Pourtant, le règlement Dublin contient une clause discrétionnaire qui prévoit que chaque Etat membre a la liberté d’examiner une demande d’asile déposée sur son territoire, notamment pour des motifs humanitaires et de compassion.

Quand une mère syrienne a de la famille proche établie en Suisse, quand un couple n’est pas formellement marié mais qu’il a des enfants, pourquoi nos autorités se montrent-elles intransigeantes au point de séparer des familles?

Le système de Dublin ne peut fonctionner que si les États européens se montrent solidaires entre eux. Mais où est la solidarité quand un pays comme l’Italie est confronté à des arrivées de dizaines de milliers de requérants et que les autres pays, qui ont la chance de ne pas avoir de frontières avec la Méditerranée, refusent d’assumer leur part et renvoient des milliers de requérants vers la péninsule?
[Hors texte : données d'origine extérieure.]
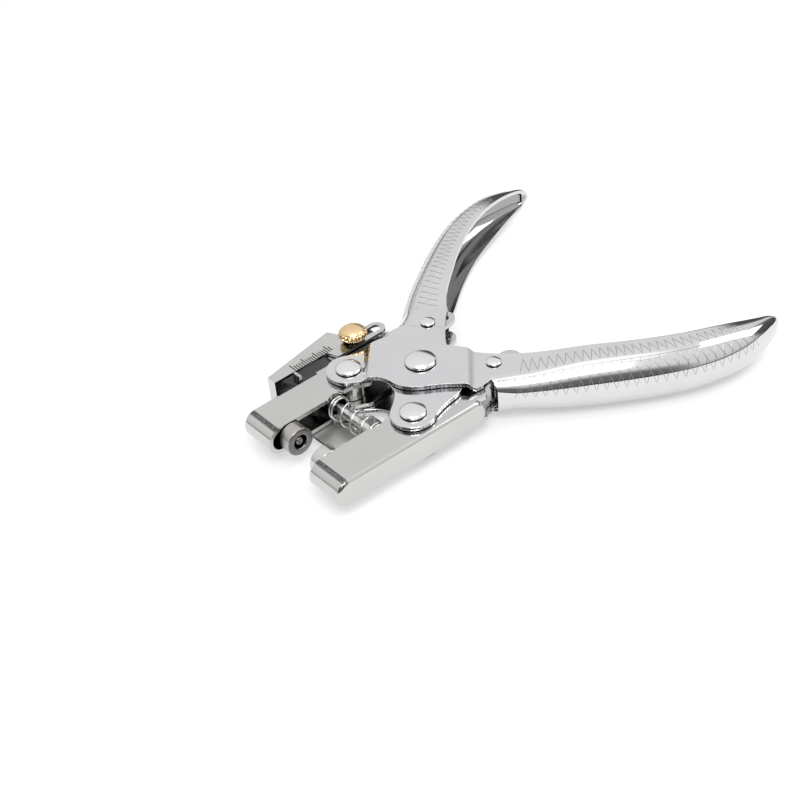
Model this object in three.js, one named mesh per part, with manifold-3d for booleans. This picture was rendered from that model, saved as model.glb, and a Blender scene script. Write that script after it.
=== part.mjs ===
// Eyelet pliers: two parallel jaws worked by crossed handles, with a setting punch, a die and a depth gauge.
// Millimetres, Z up. The tool lies flat: X runs from the nose to the grips, Y is the way the jaws open,
// and the pivots stand along Z. The origin is under the main pivot, on the surface that its rivet rests on.
import * as THREE from 'three';
import { mergeVertices } from 'three/addons/utils/BufferGeometryUtils.js';
import Module from 'manifold-3d';

const wasm = await Module();
wasm.setup();

// Clearances
const fit_gap = 0.3;
const overrun = 3;
const weld_reach = 0.0001;

// Linkage: each pivot's distance from the main one along and across the tool, and each handle's closing turn
const pivot_reach = 18.2;
const pivot_side = 16.8;
const close_angle = THREE.MathUtils.degToRad(15);

// Jaws
const jaw_sheet = 1.5;
const jaw_height = 10.3;
const jaw_outer = 25.7;
const jaw_inner = 10.8;
const jaw_nose = 57.5;
const jaw_heel = 4.6;
const nose_radius = 3.4;
const heel_radius = 4.6;
const jaw_edge_radius = 1.6;
const bridge_inner = 7.4;
const bridge_length = 3.2;
const bridge_slope = 3.2;
const tail_half = 4;
const tail_rim = 2.2;

// Handles
const handle_sheet = 1.5;
const handle_reach = 110.3;
const grip_half_height = 9.9;
const grip_edge_radius = 5;
const grip_lean = THREE.MathUtils.degToRad(-1.3);
const ear_radius = 7.8;
const hub_radius = 14;
const joggle_front = 18;
const joggle_rear = 16;
const joggle_run = 1.8;

// Rivets: shank radius, head radius, dome and foot heights
const main_shank = 3;
const main_head = 5.5;
const main_dome = 1.8;
const main_foot = 1.2;
const jaw_shank = 2.4;
const jaw_head = 4.5;
const jaw_dome = 1.4;
const jaw_foot = 1.1;
const slide_shank = 1.6;
const slide_head = 2.65;
const slide_dome = 1;
const slide_foot = 0.9;
const spacer_wall = 1.3;
const jaw_spacer_wall = 2.1;

// Punch and die
const tool_reach = 48.7;
const punch_face = 5.3;
const punch_radius = 5.1;
const punch_bore = 2.6;
const punch_bore_depth = 5.5;
const punch_pin_radius = 1.5;
const punch_pin_inset = 0.4;
const punch_pin_length = 12;
const die_face = 6;
const die_radius = 5.1;
const die_bore = 1.8;
const die_bore_depth = 9;
const die_groove_radius = 2.9;
const die_groove_depth = 0.5;
const tool_shank = 3.3;
const tool_chamfer = 0.5;

// Return spring and its guide
const spring_reach = 28.8;
const spring_radius = 3.8;
const spring_wire = 1.1;
const spring_turns = 6.5;
const spring_end_pitch = 1.75;
const spring_notch = 1;
const notch_radius = 6.2;
const guide_radius = 1.6;
const guide_head = 2.7;
const guide_head_height = 0.8;
const guide_tip = 12.4;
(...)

Près de la moitié de tous les renvois Dublin en direction de l’Italie provient de la Suisse.

Le Conseil fédéral peut décider d’utiliser la clause discrétionnaire et protéger ainsi les réfugiés vulnérables, les familles, les femmes enceintes ou victimes de traite, les personnes âgées, handicapées ou celles traumatisées par la guerre, et les mineurs non accompagnés. C’est un geste nécessaire d’humanité.